O confinamento imposto pela pandemia do novo coronavírus fez a estudante paulistana Eve (pronuncia-se Ive) Rodrigues, de 16 anos, florescer como poeta. Seu primeiro livro acaba de ser lançado em formato digital e reúne 12 poesias de sua autoria. Numa primeira análise, os versos de “Trancada me refiz poeta” podem parecer desabafo do isolamento, mas são, na verdade, sinalização de que tudo está diferente. E bem antes da Covid-19.

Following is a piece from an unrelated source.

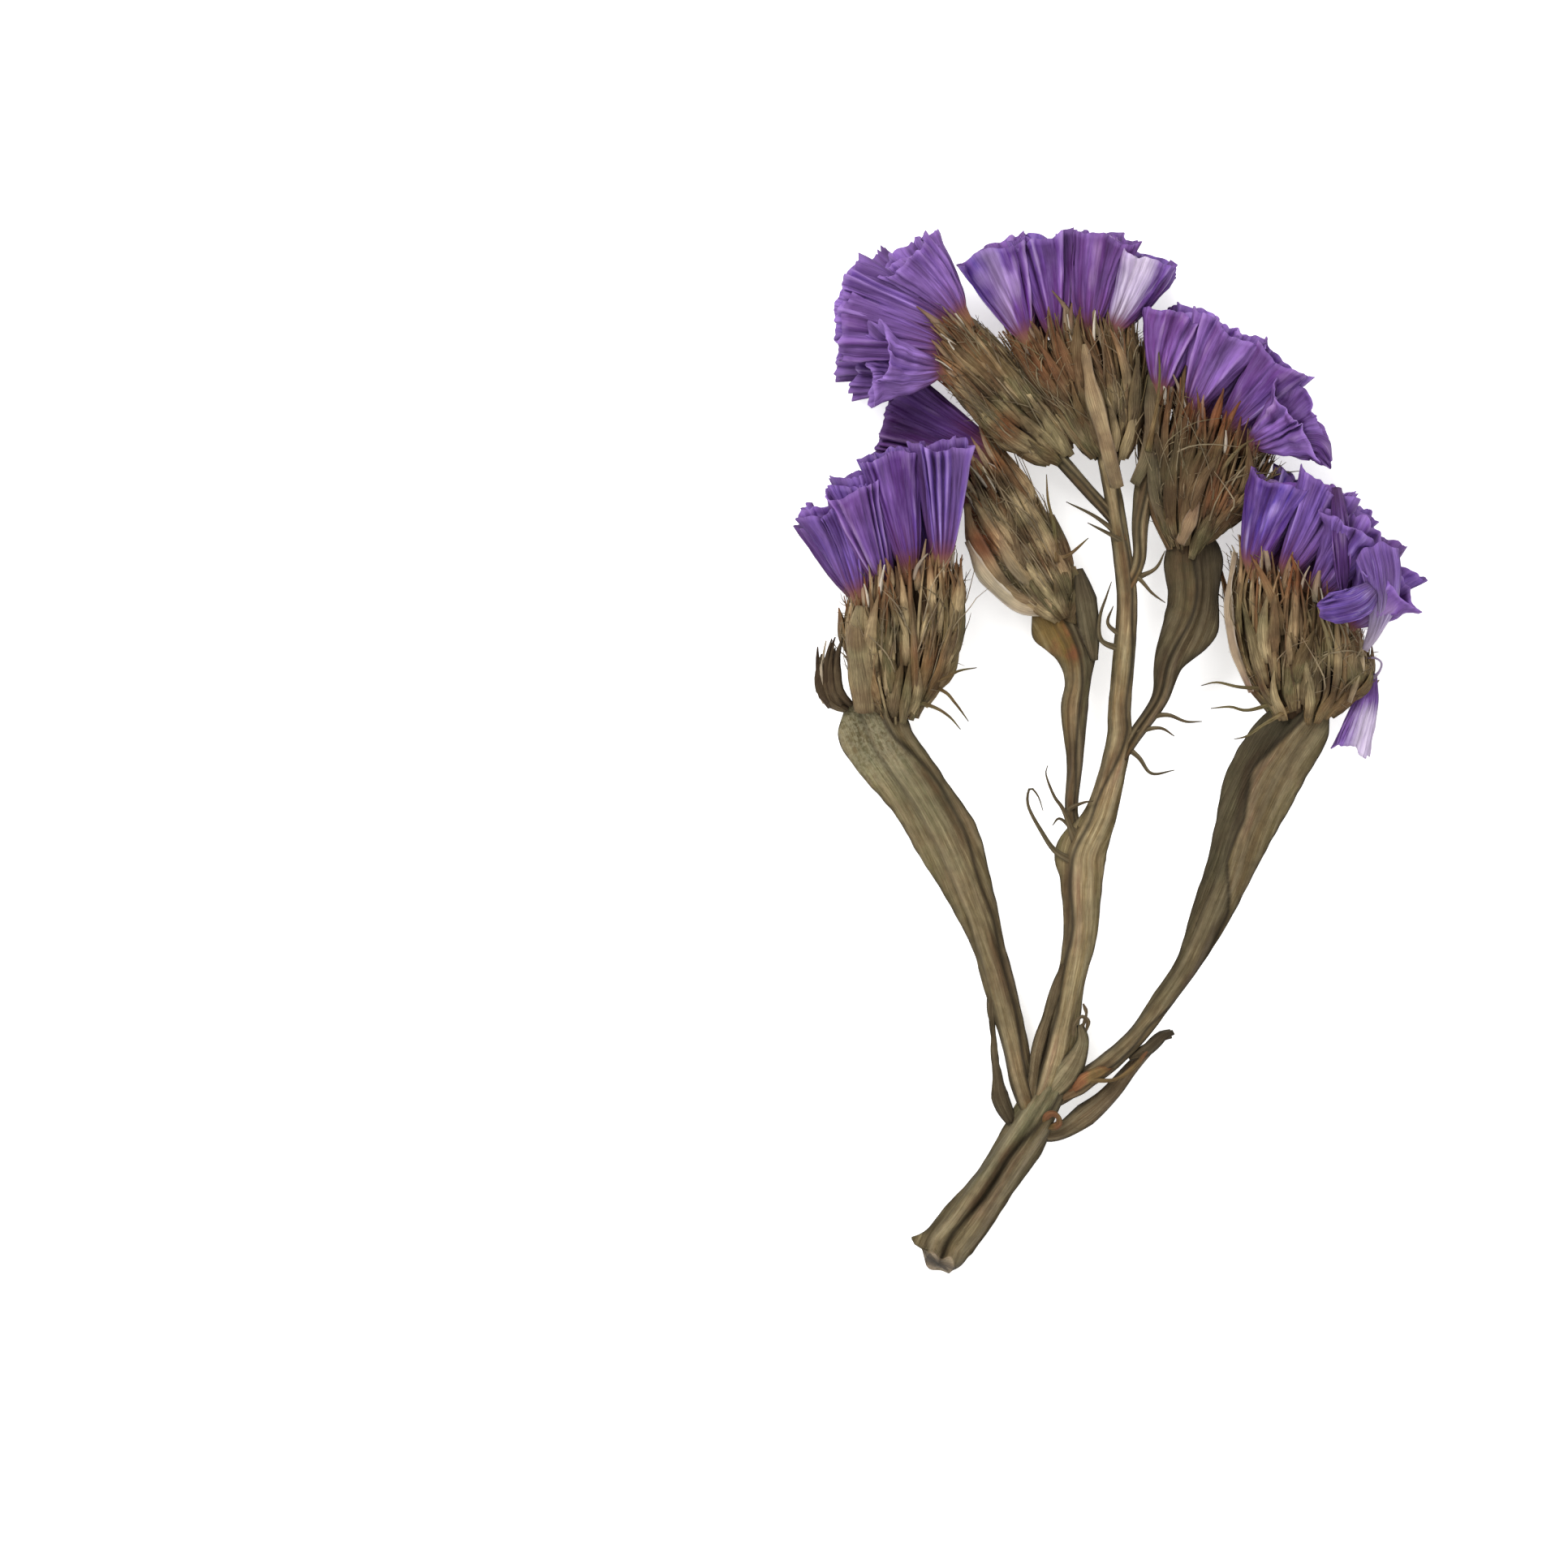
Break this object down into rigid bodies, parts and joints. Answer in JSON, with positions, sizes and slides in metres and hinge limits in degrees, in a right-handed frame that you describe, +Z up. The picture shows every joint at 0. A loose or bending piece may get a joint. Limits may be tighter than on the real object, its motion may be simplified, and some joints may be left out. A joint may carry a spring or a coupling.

A obra é resultado da autonomia que as tecnologias em rede conferem aos indivíduos. “Tudo gira em torno da internet”, contou Eve. “Se ela não existisse, estaria a muitos passos de onde estou hoje”. Em casa, como boa parte dos brasileiros, a jovem se valeu de recursos típicos de computador e celular para produzir sozinha sua primeira publicação.

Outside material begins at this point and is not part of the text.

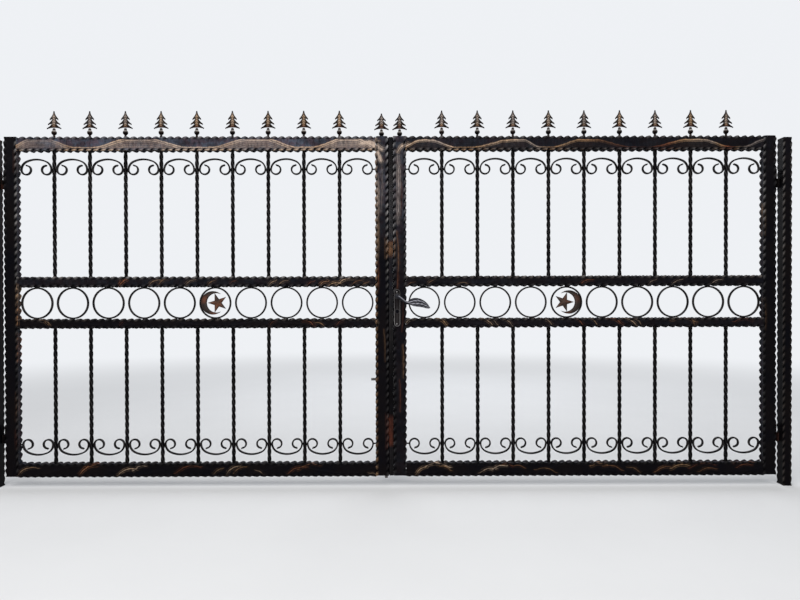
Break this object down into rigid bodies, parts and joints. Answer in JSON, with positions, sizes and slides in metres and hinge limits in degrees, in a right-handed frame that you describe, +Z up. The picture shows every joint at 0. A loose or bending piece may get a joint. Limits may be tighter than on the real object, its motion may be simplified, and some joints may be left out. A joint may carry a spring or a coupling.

Texto em PDF, ilustrações feitas no aplicativo Canva, distribuição pelo Google Drive e pagamento pelo recém-lançado Pix é o estado sólido da nova ordem econômica, precisamente assimilada pela aluna do terceiro ano do ensino médio da Escola Estadual Oswaldo Catalano, no Tatuapé, em São Paulo.
Mas a ideia de produção pós-industrial em rede já se apresentou em estado líquido há anos, desde a aparição do conceito de Web 2.0, por Tim O’Reilly, lá no comecinho deste século. É do mesmo período a “bíblia” desse pensamento, o livro de 515 páginas “A Riqueza das Redes: Como a Produção Social Transforma os Mercados e a Liberdade” (Yale University Press, 2006), do professor Yochai Benkler.
Levou pouco mais de dez anos, portanto, para que a proposta acadêmica de sociedade de produção e consumo fosse transformada em prática no cotidiano de jovens. A pandemia foi, sim, uma impulsionadora, na medida em que colocou mais gente utilizando mais tecnologias por mais tempo. Mas já estava tudo ali, aguardando seu melhor usuário.
Essa evolução nos hábitos fica evidente também no conteúdo da obra de Eve, participante ativa e premiada de slam – campeonatos de poesia falada. A centralidade da cibercultura no trabalho aparece em trechos como “Internet, fraca. Saudades, forte. Ligação, cai. Choro, também. Então te peço, por favor, vem”. Ou em “Sou prisioneira da tomada, que ao carregador me prende”.
O livro é, ao mesmo tempo, memória de um período emperrado e alerta de um futuro mais livre. Se adaptação às mudanças é o que garante a sobrevivência da humanidade, como demonstrou o biólogo britânico Charles Darwin (1809 – 1882), jovens como Eve enchem a espécie de esperança.
Ricardo Fotios é jornalista, professor universitário e pesquisador de temáticas relacionadas ao uso de tecnologias no ecossistema da comunicação e da cibercultura. É autor de Reportagem Orientada pelo Clique (Appris, 2018).